To get the next generation involved, the projects involve an education component. The grant funding covers one “design artist” and one “teaching artist” per school — the design artists will focus on the crosswalks themselves, while the teaching artists will work with students at each elementary school to create a thematically linked art project. The pieces that the students create will be displayed in an art show open to the public. The development of the project will also involve public meetings with people in the neighborhood.
When community members are part of the process of making something, Tokuhama-Chapman said, “They want to protect it and preserve it.”
Fighting climate change with pedestrian infrastructure
Gensler had ridden his bike to the cafe that morning along Northgate Boulevard and then San Juan Road — two major thoroughfares with fast-moving traffic and inadequate bike infrastructure.
He was scared that he would be run over, and he could see urban design mistakes. Like many roadways in Sacramento, these streets were made for people in cars, and the safety and comfort of anyone outside a car was an afterthought.
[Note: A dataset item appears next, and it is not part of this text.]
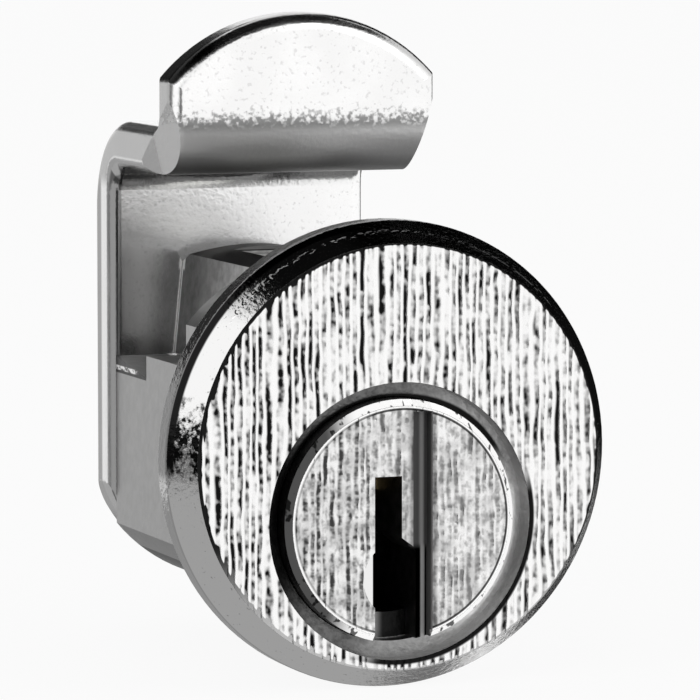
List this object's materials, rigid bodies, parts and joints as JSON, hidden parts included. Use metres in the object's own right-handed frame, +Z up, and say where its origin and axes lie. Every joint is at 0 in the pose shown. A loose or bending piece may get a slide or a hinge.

In so many ways, communities were less safe and less healthy because of past city planners’ deference to cars.
But California has pledged to shift more people into forms of “active transportation” such as biking or walking, particularly as a way to fight the climate crisis. The transportation sector contributes the largest share of greenhouse gas emissions in the state, with 39% of total emissions. Staving off the worst effects of climate change will require getting more people out of their cars.
The students at Smythe and Garden Valley will be part of that shift. Gensler pointed to Davis as an example of what is possible for Sacramento. “We could do it,” he said. The crosswalk could be the beginning for these students.
“We are investing in this youngest population that will help build this next generation,” he said. “And maybe think a little bit more about traffic safety.”